In the simplest possible situation, imagine that the Orders table contains one record that has a Null in the PartNo field. You first run this query to find all the items in Inventory that have never been sold:
Select * From Inventory Where PartNo Not In (Select PartNo From Orders)
You’ll get no records back, which is obviously wrong since none of the items in the Inventory table have ever been sold (remember, there’s one record in the Orders table, and it has a Null in the PartNo field).
Having read this article, you then decide to speed up the application by re-writing the query to use Exists and a co-related subquery:
Select * From Inventory As I Where Not Exists (Select PartNo From Orders Where I.PartNo = Orders.PartNo)
This query not only runs faster, it also returns all of the records in the Inventory table, which has the additional benefit of being the right answer.
Why the different results? The subquery in the In version of the query returns a list consisting of a single Null.
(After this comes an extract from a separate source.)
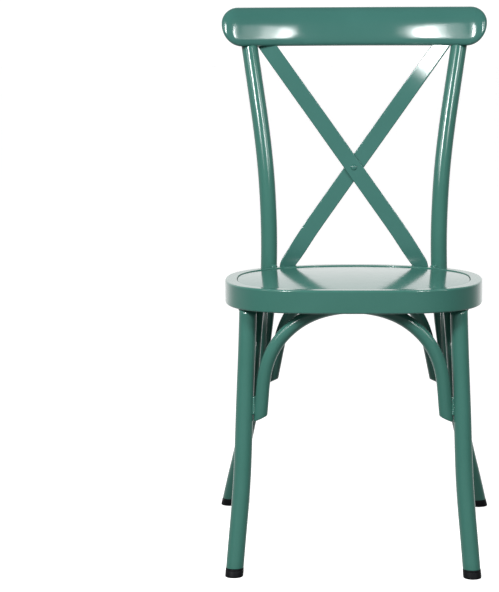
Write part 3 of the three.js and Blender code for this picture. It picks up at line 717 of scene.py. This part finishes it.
for name, s in SIDES:
    web_weld(f"weld_front_arch_{name}_bead", PATHS["front", s], (s * 146.35, FRONT_ARCH_Y, 260), None, f"weld_front_arch_{name}")
    rp = rear_point(139.8, 262)
    web_weld(f"weld_rear_arch_{name}_bead", PATHS["rear", s], (s * rp[0], rp[1], rp[2]), None, f"weld_rear_arch_{name}")
    web_weld(f"weld_side_arch_front_{name}_bead", PATHS["front", s], (s * 165.6, -166, 260), None, f"weld_side_arch_front_{name}")
    web_weld(f"weld_side_arch_rear_{name}_bead", PATHS["rear", s], (s * 165.6, 134, 260), None, f"weld_side_arch_rear_{name}")

    # bead down the seam between post and ring, and over the rim
    post = at_height(PATHS["rear", s], 448)
    d = np.array([-post[0], SEAT_CY - post[1], 0.0])
    d /= np.linalg.norm(d)
    side = np.array([-d[1], d[0], 0.0])
    seam = post + d * (LEG_R + 0.3)
    pts = [np.array([seam[0], seam[1], z]) for z in np.linspace(422, 453.4, 60)]
    ripple_bead(f"weld_back_post_{name}_bead", pts, d, side, 4.4, 6.6, [f"weld_back_post_{name}"], pitch=3.4)

    # collar at the top of the front leg
    top = at_height(PATHS["front", s], 413.5)
    n = 180
    prof = []
    rings = []
    for i in range(n):
        a = 2 * math.pi * i / n
        out = np.array([math.cos(a), math.sin(a), 0.0])
        lump = 0.25 * math.sin(a * 26) + 0.12 * math.sin(a * 11 + 1)
        c = np.array([top[0], top[1], SEAT_TOP - RING_H - 1.25]) + out * (LEG_R + 0.35)
        b = np.linspace(0, 2 * np.pi, 16, endpoint=False)
        rings.append(c + (0.8 + 0.35 * lump) * (np.cos(b)[:, None] * out + np.sin(b)[:, None] * np.array([0, 0, 1.0])))
    to_object(f"weld_front_leg_{name}_bead", *loft(rings, closed_path=True), [f"weld_front_leg_{name}"], "painted_weld", COLLAR)


# ---------------------------------------------------------------- stage
def stage_material(name, colour, rough, emit=0.0):
    m = bpy.data.materials.new(name)
    m.use_nodes = True
    b = m.node_tree.nodes["Principled BSDF"]
    b.inputs["Base Color"].default_value = (*colour, 1)
    b.inputs["Roughness"].default_value = rough
    b.inputs["Specular IOR Level"].default_value = 0.2
    b.inputs["Emission Color"].default_value = (1, 1, 1, 1)
    b.inputs["Emission Strength"].default_value = emit
    return m


floor_me = bpy.data.meshes.new("floor")
L = 30.0
floor_me.from_pydata([(-L, -L, 0), (L, -L, 0), (L, L, 0), (-L, L, 0)], [], [(0, 1, 2, 3)])
floor = bpy.data.objects.new("floor", floor_me)
bpy.context.scene.collection.objects.link(floor)
floor.location = (0, 0, cad_lo.z - 0.0002)
floor_me.materials.append(stage_material("floor_pale", (0.86, 0.86, 0.86), 0.6, 0.74))
floor.visible_diffuse = False
floor.visible_glossy = False

FRONT_LEVEL, BACK_LEVEL, TOP_SHARE, LOW_SHARE = 0.27, 1.10, 0.09, 0.75
world = bpy.data.worlds.new("studio")
bpy.context.scene.world = world
world.use_nodes = True
wn = world.node_tree
wn.nodes.clear()
wout = wn.nodes.new("ShaderNodeOutputWorld")
wbg = wn.nodes.new("ShaderNodeBackground")
wbg.inputs["Color"].default_value = (1, 1, 1, 1)
# A lit white backdrop behind the chair, a dimmer room in front, above and below.
w_dir = wn.nodes.new("ShaderNodeTexCoord")
w_xyz = wn.nodes.new("ShaderNodeSeparateXYZ")
wn.links.new(w_dir.outputs["Generated"], w_xyz.inputs[0])


def w_range(axis, lo, hi, a, b):
    r = wn.nodes.new("ShaderNodeMapRange")
    r.interpolation_type = "SMOOTHSTEP"
    r.inputs["From Min"].default_value = lo
    r.inputs["From Max"].default_value = hi
    r.inputs["To Min"].default_value = a
    r.inputs["To Max"].default_value = b
    wn.links.new(w_xyz.outputs[axis], r.inputs["Value"])
    return r.outputs[0]


def w_times(a, b):
    n = wn.nodes.new("ShaderNodeMath")
    n.operation = "MULTIPLY"
    wn.links.new(a, n.inputs[0])
    wn.links.new(b, n.inputs[1])
    return n.outputs[0]


w_level = w_times(w_range("Y", -0.35, 0.45, FRONT_LEVEL, BACK_LEVEL), w_range("Z", 0.42, 0.80, 1.0, TOP_SHARE))
w_level = w_times(w_level, w_range("Z", -0.45, -0.04, LOW_SHARE, 1.0))
w_level = w_times(w_level, w_range("X", 0.30, 0.97, 1.0, 0.24))
w_level = w_times(w_level, w_range("X", -0.97, -0.40, 0.48, 1.0))
wn.links.new(w_level, wbg.inputs["Strength"])
wn.links.new(wbg.outputs[0], wout.inputs[0])


def softbox(name, place, size, energy, aim=(0, 0, 0.6)):
    p = Vector(place)
    light = bpy.data.lights.new(name, "AREA")
    light.shape = "RECTANGLE"
    light.size, light.size_y = size
    light.energy = energy
    ob = bpy.data.objects.new(name, light)
    bpy.context.scene.collection.objects.link(ob)
    ob.location = p
    ob.rotation_euler = (Vector(aim) - p).to_track_quat("-Z", "Y").to_euler()
    return ob


def studio_light(name, panels):
    """A softbox with a hot middle and a gentle fall-off: panels, one in another."""
    for part, x, z, size, energy in panels:
        softbox(f"{name}_{part}", (x, -1.8, z), size, energy)


studio_light("key_left", [("core", -1.22, 2.0, (0.34, 0.6), 28), ("mid", -1.25, 1.95, (0.62, 0.84), 18), ("wide", -1.34, 1.9, (1.05, 1.05), 11)])
studio_light("key_right", [("core", 1.14, 2.0, (0.22, 0.6), 11), ("mid", 1.30, 1.95, (0.50, 0.8), 11), ("wide", 1.46, 1.9, (0.90, 0.95), 8)])
softbox("edge_left", (-2.15, -1.1, 1.9), (0.4, 0.8), 8)
softbox("edge_right", (2.2, -1.0, 1.9), (0.5, 0.8), 8)

# ---------------------------------------------------------------- camera
cam_data = bpy.data.cameras.new("camera")
cam = bpy.data.objects.new("camera", cam_data)
bpy.context.scene.collection.objects.link(cam)
cam_data.sensor_width = 36
cam_data.lens = 2404.8753 * 36 / 592
cam_data.clip_end = 100
pitch, yaw, roll = 0.1219, -0.0464, -0.0049
fwd = Vector((math.sin(yaw) * math.cos(pitch), math.cos(yaw) * math.cos(pitch), -math.sin(pitch)))
right = Vector((math.cos(yaw), -math.sin(yaw), 0))
up = right.cross(fwd)
r2 = math.cos(roll) * right + math.sin(roll) * up
u2 = -math.sin(roll) * right + math.cos(roll) * up
m = Matrix((
    (r2.x, u2.x, -fwd.x, 0.01128),
    (r2.y, u2.y, -fwd.y, -3.98827),
    (r2.z, u2.z, -fwd.z, 0.90196),
    (0, 0, 0, 1)))
cam.matrix_world = m
bpy.context.scene.camera = cam

bpy.context.scene.view_settings.view_transform = "Standard"
bpy.context.scene.view_settings.look = "None"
When the In clause checks for a match against the Null, it returns “Unknown” (the only result that you can get when testing against Null). Since the In returns Unknown, Not In also returns Unknown. Because Unknown isn’t True, the Where clause isn’t True. When the Where clause isn’t True, no records are returned.
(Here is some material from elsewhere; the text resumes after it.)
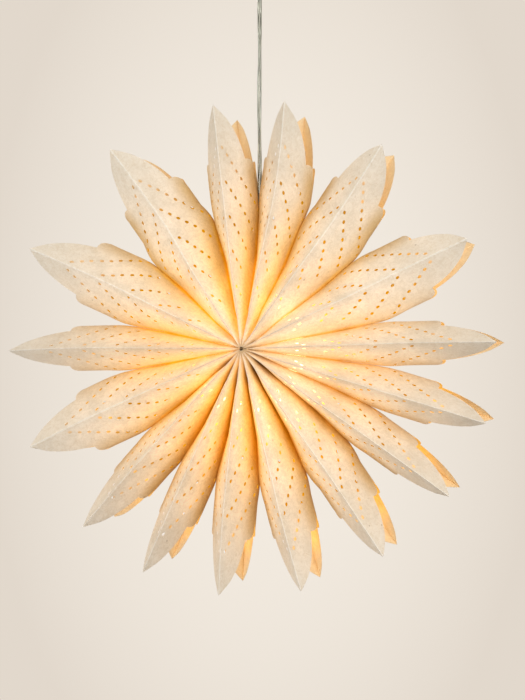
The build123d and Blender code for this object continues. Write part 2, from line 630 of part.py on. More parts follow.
def make_terminals():
    """The terminal block under the bracket, with its brass tubes, screws and the cord's two leads."""
    top = -BRACKET_THICKNESS - THREAD_GAP
    strap_low = top - BLOCK_STRAP
    low = strap_low - BLOCK_HEIGHT
    middle = (strap_low + low) / 2
    block = Pos(0, 0, middle) * Box(BLOCK_LENGTH, BLOCK_WIDTH, BLOCK_HEIGHT)
    block = fillet(block.edges().filter_by(Axis.Z), BLOCK_CORNER)
    block += Pos(0, 0, (top + strap_low) / 2) * Box(BLOCK_LENGTH / 3, BLOCK_WIDTH * 0.8, BLOCK_STRAP)
    tubes = None
    screws = None
    leads = None
    for side in (1, -1):
        x = side * BLOCK_LENGTH / 4
        tube_top = strap_low - BLOCK_ROOF - THREAD_GAP
        block -= rod(BLOCK_TUBE_RADIUS + THREAD_GAP, low - 1, strap_low - BLOCK_ROOF, x)
        brass = tube(BLOCK_TUBE_RADIUS, BLOCK_TUBE_RADIUS - BLOCK_TUBE_WALL, low, tube_top, x)
        screw_low = -BLOCK_WIDTH / 2
        screw_end = -LEAD_RADIUS - THREAD_GAP
        hole = bar((x, screw_low - 1, middle), (x, screw_end, middle), BLOCK_SCREW_RADIUS + THREAD_GAP)
        block -= hole
        brass -= hole
        screw = bar((x, screw_low + 1, middle), (x, screw_end, middle), BLOCK_SCREW_RADIUS)
        screw -= Pos(x, screw_low + 1, middle) * Box(2 * BLOCK_SCREW_RADIUS, 2 * SLOT_DEPTH, SLOT_WIDTH)
        lead = rod(LEAD_RADIUS, low - 1, tube_top - LEAD_RADIUS, x)
        lead += Pos(x, 0, low - 1) * Sphere(LEAD_RADIUS)
        tail_end = (side * (LEAD_RADIUS + THREAD_GAP), 0, TAIL_TOP + LEAD_RADIUS / 2)
        lead += bar((x, 0, low - 1), tail_end, LEAD_RADIUS)
        tubes = brass if tubes is None else tubes + brass
        screws = screw if screws is None else screws + screw
        leads = lead if leads is None else leads + lead
    keep("terminal_block", block, (0.95, 0.95, 0.95))
    keep("terminal_tubes", tubes, (0.85, 0.7, 0.35))
    keep("terminal_screws", screws, (0.8, 0.8, 0.8))
    keep("cord_tail_leads", leads, (0.8, 0.45, 0.25))


make_rays()
make_seam_pads()
make_holder()
make_holder_inside()
make_carrier()
make_bulb()
make_cord()
make_cup()
make_cup_grip()
make_terminals()

for name, shape in parts.items():
    export_step(shape, f"parts/{name}.step")
print(len(parts), "nodes")
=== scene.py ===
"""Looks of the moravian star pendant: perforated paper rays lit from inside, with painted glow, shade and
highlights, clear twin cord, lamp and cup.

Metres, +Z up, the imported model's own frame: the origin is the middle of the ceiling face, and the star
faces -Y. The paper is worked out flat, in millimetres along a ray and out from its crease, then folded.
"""

import math
import random

import bmesh
import bpy
import numpy as np
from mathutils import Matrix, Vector
from mathutils.geometry import delaunay_2d_cdt


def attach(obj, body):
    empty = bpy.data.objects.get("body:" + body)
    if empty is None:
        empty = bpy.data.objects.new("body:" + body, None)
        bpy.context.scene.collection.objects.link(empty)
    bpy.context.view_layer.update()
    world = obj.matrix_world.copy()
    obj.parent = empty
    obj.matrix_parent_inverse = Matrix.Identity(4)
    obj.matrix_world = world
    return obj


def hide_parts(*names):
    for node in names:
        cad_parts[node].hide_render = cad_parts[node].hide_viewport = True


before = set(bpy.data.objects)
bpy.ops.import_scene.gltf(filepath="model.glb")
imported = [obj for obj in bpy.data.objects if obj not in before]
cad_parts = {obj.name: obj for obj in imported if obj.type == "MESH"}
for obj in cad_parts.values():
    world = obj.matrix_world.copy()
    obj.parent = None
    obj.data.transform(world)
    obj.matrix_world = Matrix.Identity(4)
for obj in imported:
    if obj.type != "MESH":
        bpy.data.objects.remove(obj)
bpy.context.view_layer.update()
scene = bpy.context.scene
scene.view_settings.view_transform = "Standard"
MM = 0.001

# ---- the star, in millimetres, as the solids have it ----
STAR_RADIUS = 300.0  # from the star's centre to the tip of each ray
STAR_DROP = 520.0  # the star's centre below the ceiling
STAR_SHIFT = -7.0  # the star's centre, left of the cord
PAPER = 0.3
BAG_HALF = 68.0  # paper from a crease to the line halfway to the other crease
RAY_OPENINGS = [20, 19, 28, 29, 19, 18, 18, 23, 21, 19, 17, 20, 27, 20, 29, 33]  # degrees, one per ray
SEAM_ANGLE = 2.5  # the seam between rays 1 and 2, clockwise from straight up
GLUE_GAP = 0.1  # from a ray's wall to the plane where it meets its neighbour
LEAST_HALF = 0.15  # half a ray's width, at least, near the star's centre
PART_START = 150.0  # from here outwards two neighbours curve apart
PART_END = 190.0  # from here outwards a ray keeps its width
TURN_SHARE = 0.15  # share of a panel's depth over which it turns to run beside its neighbour
BULGE = 1.07  # how much a wall bows, counted on the square of the half width
GLUE_STRIP = 4.0  # half the strip at mid-depth where a ray's wall lies flat beside its neighbour's
GLUE_STRIP_END = 110.0  # from here outwards the strip is that narrow; inwards it widens round the lamp
CAVITY_RADIUS = 70.0  # the space for the lamp
CAVITY_HALF_DEPTH = 32.0
CAVITY_CORNER = 20.0
CAVITY_RIM = 4.0  # flat paper left round the lamp's space
VALLEY_BACK = 100.0  # the cut's lowest point, at mid-depth, back from the tip
CORD_DIAMETER = 5.6

# ---- the flat paper's cut, as (back from the tip, out from the crease) ----
LEAF_EDGE = [(0, 0), (8, 11), (18, 22.5), (34, 34), (50, 41.5), (65, 46)]
LOBE_EDGE = [(64.5, 50), (65.5, 56), (70, 61.5), (78, 65), (88, 67)]
LEAF_STEPS = 6  # points per span of the leaf's edge
LOBE_STEPS = 5  # and of the lobe's
RIM_STEP = 4.0  # spacing along the lamp space's straight rim
CORNER_STEPS = 6  # points round its corner
INNER_END = 1.6  # the paper starts this far from the star's centre
FOLD_STEPS = 48  # points across each folded section

# ---- each ray's free end: its tip's lean clockwise, its added length, and its added half width ----
LEAN_START = 185.0  # from here outwards a free end leans
LEAN_POWER = 1.5  # how the lean grows towards the tip
TIP_LEAN = [2, -11, -4, 2, 3, 0.5, 1, 1, -5, -7, -2, -4, -5, -5, -3.5, -6]
TIP_STRETCH = [0, 3, -3, 0, 6, 6, 5, 1, 1, 2, 3, 2, 5, 4.5, 8, 6]
END_WIDTH = [0.5, 4, -3, -2, -1.5, 0, -1.5, -4.5, -2, -1.5, 0, -1.5, 0.5, -1, -1.2, -6]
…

The Exists statement, however, just checks for a match in the index. Since Null doesn’t match any PartNo, no records are returned. When no records are returned, the Exists is False and the Not Exists is True. The result is that the Where clause that the Not Exists is part of is also True. When the Where clause is True, records are returned.
Don’t think that this will only occur when there’s a single record in the subquery table. As long as there’s even one record in the subquery that returns Null, the Not In will produce Unknown and return every record in the main query, no matter how many other valid records there are. It’s just a good idea to stay away from Not In.